25.01.: Ingeborg BACHMANN – Buchpräsentationen
Uta Degner und Irene Fußl-Pidner
Ingeborg Bachmann: Spiegelungen eines Lebens
Ingeborg Bachmann: Die gestundete Zeit
Buchpräsentation und Lesung
Donnerstag, 25. 01. 2024
19.30 Uhr
Moderation: Anke Bosse
Lesung: Susanne Kubelka
Ingeborg Bachmann. Spiegelungen eines Lebens
50 Jahre nach ihrem Tod in Rom gibt dieser einzigartige Bildband einen tiefen Einblick in Leben und Werk der großen Dichterin. Selten gezeigte Fotografien aus dem Familienbesitz und entlegenen Quellen zeichnen Ingeborg Bachmanns Lebensweg nach: ihren Abschied von der Kärntner Kindheitslandschaft und den Umzug nach Italien, den kometenhaften Aufstieg, das Ringen um Unabhängigkeit. Deutlich werden die enge Verwobenheit von Leben und Literatur, aber auch die schwierige Selbstbehauptung als schreibende Frau in Literaturbetrieb und Mediengesellschaft. Wie keine zweite deutschsprachige Autorin stand Ingeborg Bachmann im Licht der Öffentlichkeit. Sie verkörperte den Aufbruch in den 1950er-Jahren wie die Frauenbewegung der 1970er. Die Fotos zeigen, dass eine Trennung zwischen ‚öffentlich‘ und ‚privat‘ nicht möglich war. Was sie in ihrer Gesamtheit sichtbar machen, sind die vielen Gesichter der Bachmann, ihre Wandlungsfähigkeit und Ausstrahlung, ihre einzigartige Aura.
Uta Degner lehrt als assoziierte Professorin Neuere Deutsche Literatur an der Universität Salzburg. Gastprofessuren in Leiden und Wien, Gastdozenturen in Verona und Neapel.

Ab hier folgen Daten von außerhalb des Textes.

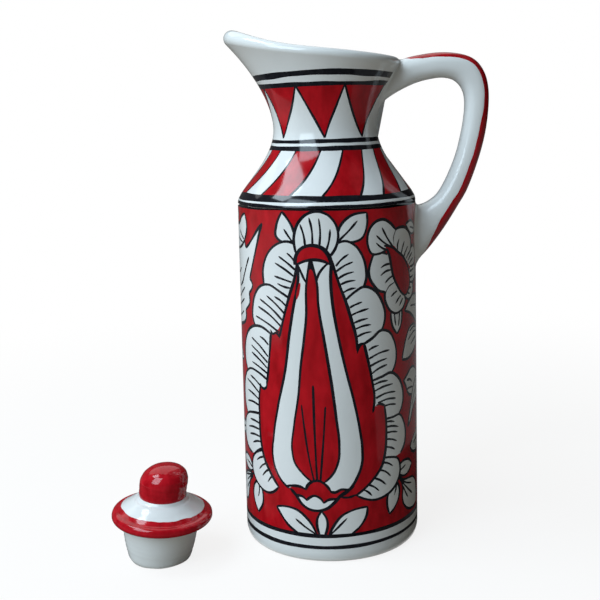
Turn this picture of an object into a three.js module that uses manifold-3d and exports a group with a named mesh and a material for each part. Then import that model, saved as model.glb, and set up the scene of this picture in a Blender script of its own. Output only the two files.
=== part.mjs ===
// Oil dispenser: a tall glazed jug with a pulled pouring lip, a strap handle and a loose stopper.
// Millimetres, +Z up. The origin is the centre of the jug's flat base.
// The pouring lip points along -X and the handle along +X. The stopper stands beside the jug.

import * as THREE from 'three';
import { mergeVertices } from 'three/addons/utils/BufferGeometryUtils.js';
import Module from 'manifold-3d';

// Jug: the turned body, from the base up
const baseRadius = 42.4;
const baseEdgeRound = 5;
const barrelRadiusLow = 44.9;
const barrelRadiusHigh = 43.9;
const barrelHeight = 172;
const shoulderRise = 35; // from the barrel's top to the waist
const waistRadius = 25.3;
const wall = 4;
const floorThickness = 6;
const floorCornerRound = 9;
const shoulderTurn = 6; // how long the wall keeps to the barrel's line before the shoulder falls away
const waistTurn = 15; // and how far below the waist it is drawn upright again

// Jug: the mouth, which flares from the waist to a rim that is pulled out into a lip
const rimRadius = 36.2;
const neckRise = 32.4; // from the waist to the rim
const rimSlope = 0.1; // how far the rim falls, for each millimetre towards the handle
const lipReach = 10.9; // how far the lip is pulled out past the round rim
const lipLift = 5.4; // and how far up
const lipSpread = 0.5; // half-width of the pulled stretch, as an angle in radians
const rimThickness = 5;
const rimThinning = 0.12; // how much of the rim's thickness is still there below its roll, as a share
const flareTurnLow = 10; // how long the flare keeps upright above the waist
const flareTurnHigh = 10; // and how far below the rim it has its last slope
const flareFullness = 0.42; // how far out it is there, as a share of the way from waist to rim
const lipTurnLow = 2; // the first is longer under the lip by this
const lipTurnHigh = 3; // and the second by this

// Handle: a strap of rounded section on a curve in the XZ plane
const handleWidth = 15;
const handleThicknessTop = 12.7; // the pulled strap thins from its top
const handleThicknessLow = 10.2; // to its foot
const handleTopFlare = 4; // extra thickness where the strap is luted to the neck
const handleLowFlare = 11; // and to the barrel
const handleFlareLength = 18; // how far along the strap a flare reaches
const handleFlareWidening = 0.35; // how much of a flare goes into the strap's width
const handleSquareness = 0.7; // the section's power: 1 is an ellipse, and less is squarer
const handleFootDrop = 15; // from the barrel's top to where the strap's centre line meets the wall
// The strap's centre line from the neck to its back, as steps out and up from the rim's edge
const handleUpperPoints = [
  [-14.2, -14.9], [8.8, -5.4], [20.8, -3.6], [30.7, -5.4], [35.8, -11.4], [37.1, -22.4]];
// and from there to the barrel, as steps out and up from where it meets the wall
const handleLowerPoints = [[27.9, 46.5], [23.7, 31.6], [17.3, 17.4], [9.7, 6.6], [-5.9, -6]];
const lutingGap = 0.3; // the glaze-thin line between the handle's roots and the wall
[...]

Gemeinsam mit Irene Fußl gibt Uta Degner die Werke und Briefe Ingeborg Bachmanns in der Salzburger Bachmann Edition heraus.
Salzburger Bachmann Edition. Die gestundete Zeit
Für die junge Ingeborg Bachmann und ihre Generation erwies sich die große Hoffnung nach dem Krieg auf eine Zeit des Friedens bald als trügerisch. Restauration und das vorherrschende schnelle Verdrängen und Vergessen markierten jenen Horizont, vor dem Bachmann ihre Gedichte schrieb. Die gestundete Zeit, der erste, Ende 1953 erschienene Lyrikband der 27-jährigen Autorin, erwies sich, nach verzögerter Rezeption, als repräsentativ für Erfahrungen, die das Schreiben nach 1945 bestimmten: Aufbruch und Abschied, Schuld und Gedächtnis. In der dramatischen Kraft und in den einprägsamen Bildern ihrer Lyriksprache, deren „alarmierendes, skandalöses, befremdliches, erschreckendes“ Hans Werner Henze sofort erkannte, hat diese Erfahrung einen Ausdruck gefunden, der über ihre Zeit hinausreicht. Bachmanns sicheres Gefühl für den sprachlichen Gestus hat ebenso wie das vielschichtige Geschichtsbewusstsein dazu beigetragen, ihren Gedichten einen Platz in der europäischen Moderne nach 1945 zu sichern – aufgenommen auch im Werk bedeutender Bildkünstler und Komponisten wie Anselm Kiefer, Cy Twombly oder Hans Werner Henze.
Dass sich in diesen Gedichten zugleich ein ‚verzweifeltes Sprechen‘ mit Paul Celan verbirgt, wurde erst spät entdeckt. Seit der Publikation des Briefwechsels zwischen Bachmann und Celan (Herzzeit, 2008) ist diese Lesart der Gedichte aber unabweisbar. In der nunmehr ersten kommentierten Edition von Die gestundete Zeit, herausgegeben von Irene Fußl, wird dieses Verständnis durch neue Materialien aus Bachmanns Nachlass ergänzt und vertieft.
Irene Fußl ist wissenschaftliche Mitarbeiterin am Literaturarchiv Salzburg und gemeinsam mit Uta Degner (in Nachfolge von Hans Höller) Gesamtherausgeberin der Salzburger Bachmann Edition. Forschungsschwerpunkte: Ilse Aichinger, Ingeborg Bachmann und Paul Celan.